HARNESS COLOR AND LIGHT
Pictured here are anchor plants from the previous terrace, none of which require deep soil, a great plus in keeping weight load light. Clockwise from top left: Giant sea holly (Eryngium giganteum ‘Miss Willmott’s Ghost’), Mexican feather grass (Nassella tenuissima), Gaura lindheimeri ‘Whirling Butterflies,’ and fleabane (Erigeron ‘Dunkelste Aller’).
SIGNATURE ELEMENTS
When two best friends and flatmates asked Data Nature Associates to revamp their Clerkenwell, London, roof terrace, they directed the firm’s principal, architect Nick Leith-Smith, to build them the ultimate party space. He designed cooking and lounging areas and two bars you can dance on, but to the side of an extra-large Jacuzzi he installed a special gem: an open-air shower (pictured) built of whitewashed oak posts with a Boffi shower head and a curtain of stainless-steel ball chains threaded into recessed aluminum channels.
Stainless-steel planters on either side hold a mix of tropical screening plants, including ginger lilies, cordyline, bamboo, and melianthus.
UPON REFLECTION
Conversations about landscapes often lead to the notion of borrowed views, but on a north London rooftop (pictured), designer Charlotte Rowe staked a permanent claim on the skyline with a sheet of bronze mirrored glass. Nepeta ‘Walker’s Low’ sits at the mirror base, and a supporting trellis plays host to star jasmine (Trachelospermum jasminoides).

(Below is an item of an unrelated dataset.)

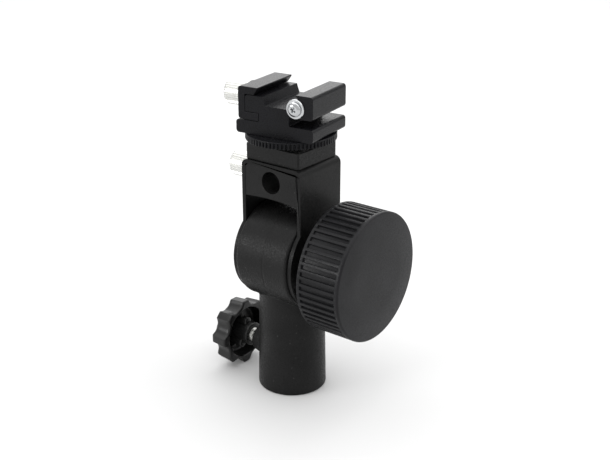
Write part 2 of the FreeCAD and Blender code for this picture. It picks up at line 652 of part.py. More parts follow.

The two sheets of mirrored glass both measure 35 by 91 inches. This sheet’s twin also acts as a water wall, bringing still more dynamism into the ever-changing reflected sky. Aside from their stand-alone beauty, the glass panels help establish different zones. “By breaking up the space,” says Rowe, “we gave it surprise and interest and made it feel larger.”
INWARD, OUTWARD
Fences and guardrails could be considered necessary evils, but they can push beyond mere function to achieve elevated form. Landscape architect Topher Delaney’s installation-cum-wall (pictured) is made of stainless steel that surrounds panes of both tempered and shimmering diachronic glass.
Delaney calls this residential rooftop “a study in blue,” not only for its panes of diachronic glass that constantly shift colors but also for the blue of the San Francisco Bay that fills most of the view.
SCREEN IDYLLS
London garden designer Stuart Craine chose a dwarf bamboo that won’t grow past the handrail so as not to obscure views of the street below.
SCREEN IDYLLS
For a Chicago rooftop, designers at Hoerr Schaudt Landscape Architects mounted screens of ipe and frosted plexiglass onto steel posts; the screens block a utility area and serve as a backdrop to Verbena bonariensis, alyssum, and boxwood.
SCREEN IDYLLS
For a hillside San Francisco roof deck that was on level with a public sidewalk, Rich Radford of the Garden Route Co. installed an ipe fence that provides a privacy screen; he chose lateral slats to go with the house built by real estate developer Joseph Eichler in the mid-20th century.
SCREEN IDYLLS
For the privacy fence of a bachelor pad terrace, stainless-steel posts support oak slats screwed into ipe spacers.